#### Provided information:
######
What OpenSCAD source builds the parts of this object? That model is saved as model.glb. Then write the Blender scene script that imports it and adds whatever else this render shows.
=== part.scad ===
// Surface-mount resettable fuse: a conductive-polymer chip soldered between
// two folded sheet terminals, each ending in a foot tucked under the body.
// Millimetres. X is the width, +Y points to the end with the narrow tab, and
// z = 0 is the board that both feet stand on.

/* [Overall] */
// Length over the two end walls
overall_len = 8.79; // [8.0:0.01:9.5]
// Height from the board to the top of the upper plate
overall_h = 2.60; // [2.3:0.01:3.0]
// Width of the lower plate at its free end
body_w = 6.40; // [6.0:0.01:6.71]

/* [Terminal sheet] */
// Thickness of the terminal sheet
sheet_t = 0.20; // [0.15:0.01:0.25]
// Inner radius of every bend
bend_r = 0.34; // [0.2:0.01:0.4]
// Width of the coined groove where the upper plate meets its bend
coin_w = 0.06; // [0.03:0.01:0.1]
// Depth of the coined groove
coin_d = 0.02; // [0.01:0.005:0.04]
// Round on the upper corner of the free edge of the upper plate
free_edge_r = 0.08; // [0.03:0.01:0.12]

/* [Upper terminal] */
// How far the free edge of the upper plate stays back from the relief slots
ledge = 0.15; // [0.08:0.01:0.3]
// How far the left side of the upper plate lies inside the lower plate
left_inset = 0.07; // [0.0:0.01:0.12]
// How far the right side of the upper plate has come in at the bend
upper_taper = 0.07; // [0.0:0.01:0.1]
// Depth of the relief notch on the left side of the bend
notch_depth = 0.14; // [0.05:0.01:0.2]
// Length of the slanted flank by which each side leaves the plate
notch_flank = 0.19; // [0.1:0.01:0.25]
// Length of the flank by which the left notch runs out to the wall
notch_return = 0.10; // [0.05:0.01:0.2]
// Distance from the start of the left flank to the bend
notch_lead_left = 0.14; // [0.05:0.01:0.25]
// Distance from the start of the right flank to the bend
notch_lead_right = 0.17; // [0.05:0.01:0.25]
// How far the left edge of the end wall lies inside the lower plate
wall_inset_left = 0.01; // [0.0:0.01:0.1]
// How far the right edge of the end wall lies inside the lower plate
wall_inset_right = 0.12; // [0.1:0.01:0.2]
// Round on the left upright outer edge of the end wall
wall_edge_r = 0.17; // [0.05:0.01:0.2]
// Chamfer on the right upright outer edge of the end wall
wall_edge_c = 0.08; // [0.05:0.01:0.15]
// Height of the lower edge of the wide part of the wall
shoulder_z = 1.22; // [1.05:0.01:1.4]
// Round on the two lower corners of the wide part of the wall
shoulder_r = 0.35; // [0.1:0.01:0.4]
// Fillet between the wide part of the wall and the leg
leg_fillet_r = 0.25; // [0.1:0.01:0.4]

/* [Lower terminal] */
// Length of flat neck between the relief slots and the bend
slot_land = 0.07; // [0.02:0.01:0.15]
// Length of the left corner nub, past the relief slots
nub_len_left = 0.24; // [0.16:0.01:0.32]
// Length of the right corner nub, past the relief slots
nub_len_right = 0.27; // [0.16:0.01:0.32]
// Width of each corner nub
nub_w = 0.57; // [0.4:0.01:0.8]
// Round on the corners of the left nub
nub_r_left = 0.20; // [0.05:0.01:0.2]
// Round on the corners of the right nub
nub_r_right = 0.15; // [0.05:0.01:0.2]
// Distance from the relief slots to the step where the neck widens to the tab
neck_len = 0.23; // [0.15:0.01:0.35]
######
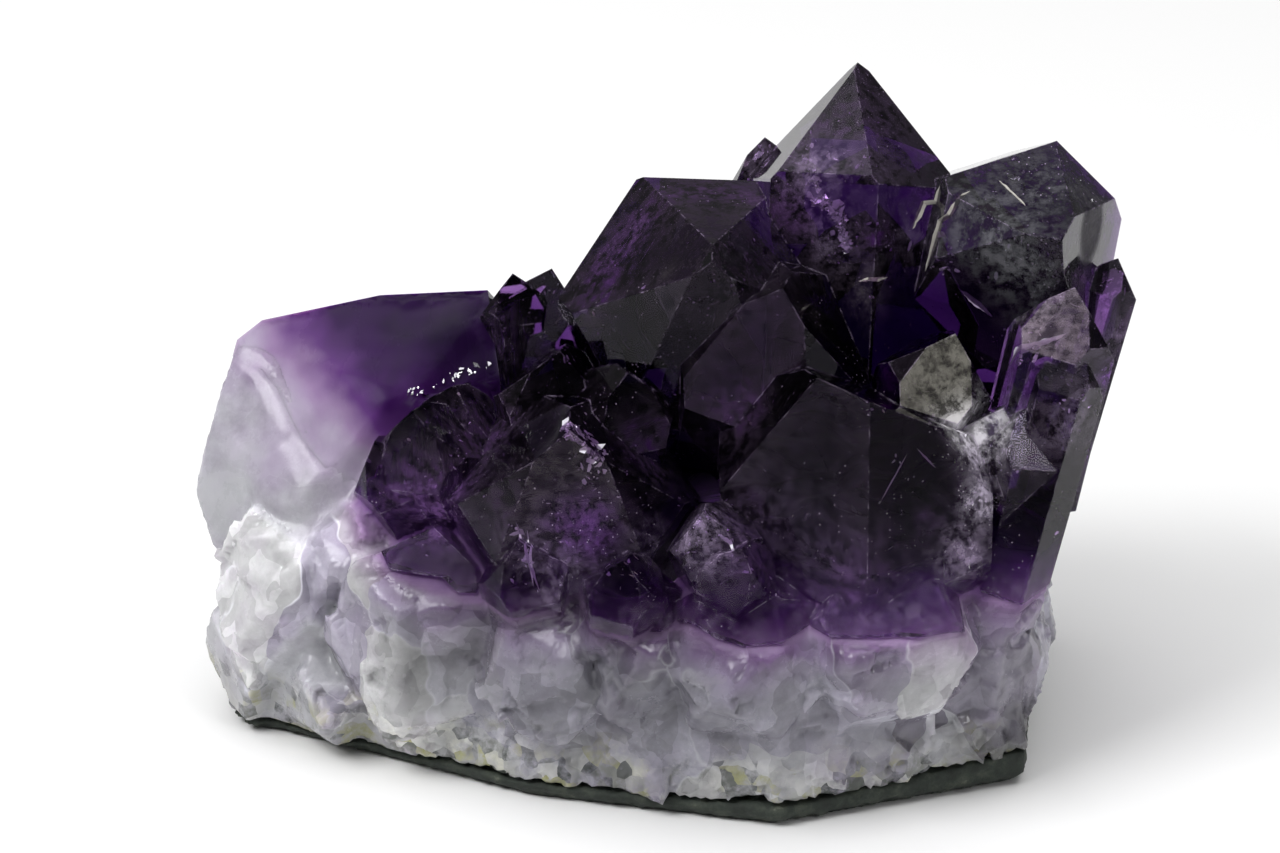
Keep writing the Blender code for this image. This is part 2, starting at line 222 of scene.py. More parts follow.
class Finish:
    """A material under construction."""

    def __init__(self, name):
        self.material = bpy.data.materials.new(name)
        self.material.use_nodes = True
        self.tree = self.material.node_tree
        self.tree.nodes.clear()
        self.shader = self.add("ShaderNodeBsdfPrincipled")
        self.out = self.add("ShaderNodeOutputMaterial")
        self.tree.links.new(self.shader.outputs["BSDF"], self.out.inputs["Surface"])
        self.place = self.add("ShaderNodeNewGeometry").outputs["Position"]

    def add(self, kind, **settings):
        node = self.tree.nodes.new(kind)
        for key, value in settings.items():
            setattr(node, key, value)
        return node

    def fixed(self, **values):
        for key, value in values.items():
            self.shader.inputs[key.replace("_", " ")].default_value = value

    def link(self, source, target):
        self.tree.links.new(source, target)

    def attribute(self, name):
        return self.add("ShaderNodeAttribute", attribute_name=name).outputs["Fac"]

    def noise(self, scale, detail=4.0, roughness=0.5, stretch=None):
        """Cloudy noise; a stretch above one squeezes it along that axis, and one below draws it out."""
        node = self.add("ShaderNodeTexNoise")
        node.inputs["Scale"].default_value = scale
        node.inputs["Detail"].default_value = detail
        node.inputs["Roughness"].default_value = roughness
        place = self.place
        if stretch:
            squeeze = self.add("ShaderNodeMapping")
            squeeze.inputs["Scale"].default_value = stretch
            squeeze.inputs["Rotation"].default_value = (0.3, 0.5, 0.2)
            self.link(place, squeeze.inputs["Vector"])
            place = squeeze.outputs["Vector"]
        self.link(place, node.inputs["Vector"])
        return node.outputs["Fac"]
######
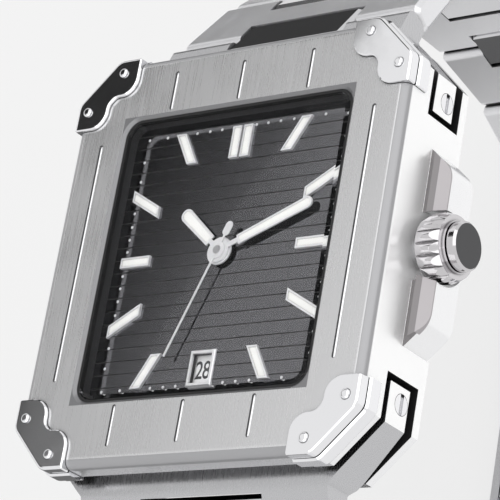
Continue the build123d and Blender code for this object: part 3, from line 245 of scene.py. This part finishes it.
######
Extract the lines from the line with "What OpenSCAD source" to the line with "body_w = 6.40; // [6.0:0.01:6.71]", inclusive, reproducing them exactly and leaving out every other line.

What OpenSCAD source builds the parts of this object? That model is saved as model.glb. Then write the Blender scene script that imports it and adds whatever else this render shows.
=== part.scad ===
// Surface-mount resettable fuse: a conductive-polymer chip soldered between
// two folded sheet terminals, each ending in a foot tucked under the body.
// Millimetres. X is the width, +Y points to the end with the narrow tab, and
// z = 0 is the board that both feet stand on.

/* [Overall] */
// Length over the two end walls
overall_len = 8.79; // [8.0:0.01:9.5]
// Height from the board to the top of the upper plate
overall_h = 2.60; // [2.3:0.01:3.0]
// Width of the lower plate at its free end
body_w = 6.40; // [6.0:0.01:6.71]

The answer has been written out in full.